Using internally a HashSet<T>
with a different T
has implications regarding the protection against HashDoS attacks. In case you plan to use this collection with string
keys of potentially hostile origin, check out this GitHub issue before proceeding.
Below are some benchmarks involving four different implementations, and with different lengths for the string values.
- Lock-Optimized: is the implementation above.
- Lock-Simple: is a simple
HashSet<T>
+lock
implementation that doesn't precalculate the hashcodes.
- ReaderWriterLockSlim: is Scott Chamberlain's implementation.
- Native: is an implementation that wraps a
ConcurrentDictionary<T, object>
. It's not bounded, so it's not a fair contender. It is included here just for reference.

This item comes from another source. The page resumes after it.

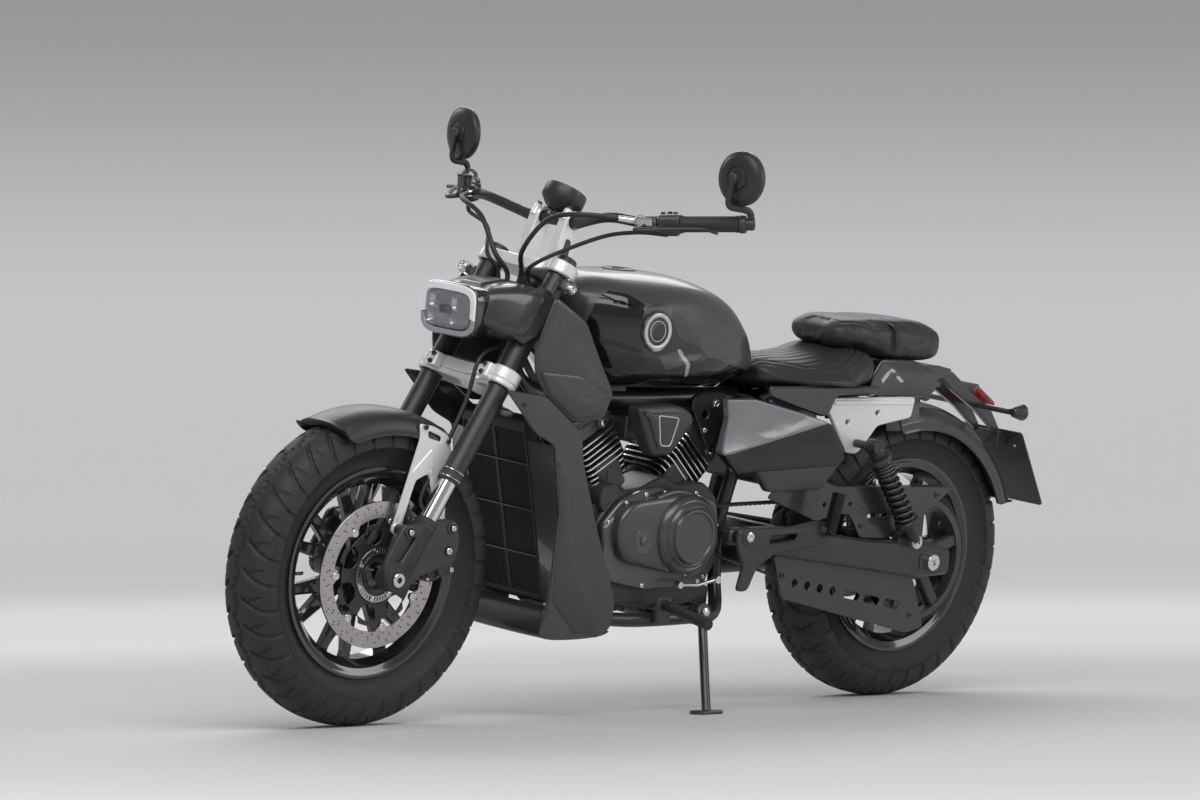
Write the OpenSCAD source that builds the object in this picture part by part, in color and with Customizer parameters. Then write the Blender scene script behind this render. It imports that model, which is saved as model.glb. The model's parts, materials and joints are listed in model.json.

The scenario is the same for all tests: 4 worker threads that randomly and concurrently read (50%) or add (25%) or remove (25%) values from the same hashset. The reported metric is the total number of operations by all workers per second.
String length |
Lock-Optimized |
Lock-Simple |
ReaderWriterLockSlim |
Native (not bounded) |
10 |
3,833,272 |
4,564,383 |
1,978,146 |
10,369,830 |
30 |
4,196,021 |
4,419,448 |
2,023,593 |
10,697,999 |
100 |
4,024,539 |
3,417,730 |
1,913,043 |
8,365,800 |
300 |
3,952,180 |
2,128,451 |
1,551,082 |
4,644,652 |
1000 |
1,994,425 |
1,018,591 |
839,897 |
2,110,027 |
The Lock-Simple outperforms the Lock-Optimized for short strings. The Lock-Optimized starts to shine for strings with length 100 and more.